How to Make Chocolate Hemp Milk
Chocolate hemp milk is my absolute favorite vegan treat to drink. It is nostalgic, nourishing, and perfect on ice. My favorite variety, which may be yours, is Pacific - there's just one unfortunate catch. Pacific hemp milk (both the chocolate and vanilla) contains palm-oil, in the form of synthetic Vitamin A.
I've always wanted to recreate it but didn't think it was possible because, well, it tastes nothing like actual hemp milk. Don't believe me? Go make a glass of pure, unsweetened hemp milk and have a gulp. It genuinely and rightfully tastes like seeds. As my incredulous roommates would say, it tastes like houseplant. A delicious houseplant, but whatever.
So, I'm going to be forthcoming and say that this recipe is less of an ode to hemp and very much so an attempt to recreate what is, essentially, dessert in a glass.
Chocolate Hemp Milk
Yield: About a quart
1-1/4 cups hemp seeds
4 cups filtered water
3 tbsp cacao powder
1 tbsp cocoa powder*
4-5 tbsp brown rice syrup (See note)
1 teaspoon pure vanilla extract
1. Pour your hemp seeds and water into the basin of your blender. Blend for thirty seconds.

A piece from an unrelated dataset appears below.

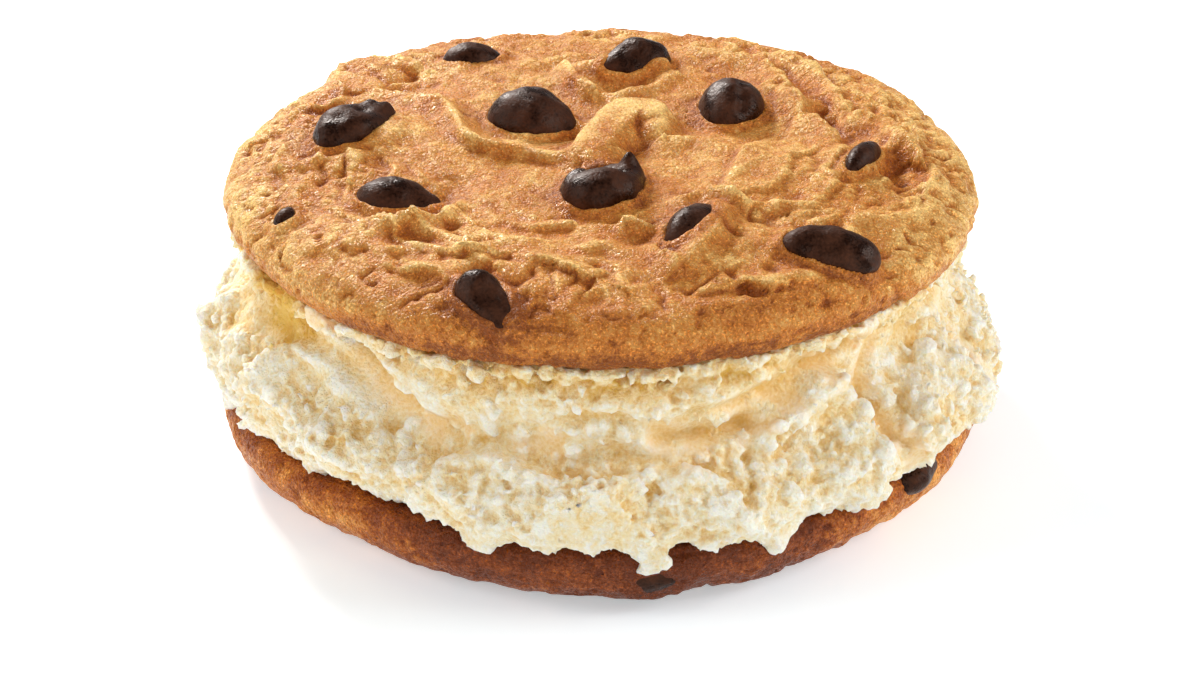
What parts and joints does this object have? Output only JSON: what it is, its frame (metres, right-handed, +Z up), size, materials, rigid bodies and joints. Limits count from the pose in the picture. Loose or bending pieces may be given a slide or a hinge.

2. Add in both your cacao and cocoa powder, as well as, your vanilla extract and brown rice syrup. This is where I might let the mixture sit for 20-30 minutes, but that really isn't necessary for hemp seeds in general, more so just the powder. Blend for 1 minute, either way.
Note → I prefer 4 tbsps of syrup but it will likely taste most like 'the real thing' with 5 tbsps total. Moreover, always remember to get pure vanilla extract. Cheaper imitation bottles often contain glycerin or propylene glycol derived from conflict palm-oil.
3. Strain your mixture and transfer the milk into an airtight, glass container. Refrigerate immediately.
Tip → This milk is great with oatmeal or on granola!
Unlike nut milk, this seed "milk" requires no soak time and does just fine with any type of blender you have at your disposal. The only thing I would say is really necessary would be a sturdy nut milk bag. I use Ellie's Best, which yields some pretty silky milk. There is a lot of potential for sediment here and if you don't strain it well, then your drink might feel a little grainy.
*Why Use Cacao and Cocoa?
Well, I'd love to use only cacao, because it is raw and unprocessed, it just doesn't lend that 'chocolate bar' flavor that we need. Pacific uses both chocolate and chocolate liquor (I've seen different labels at times) and to match that flavor best without making a tedious vegan syrup, we have to use cocoa powder.
What is cocoa? It's just cacao, but processed at very high temperatures. It has a deeper, more rich flavor and is basically exactly what you used to make hot cocoa way back when. Just make sure you buy pure cocoa powder, or else it likely won't be vegan due to added milk fats.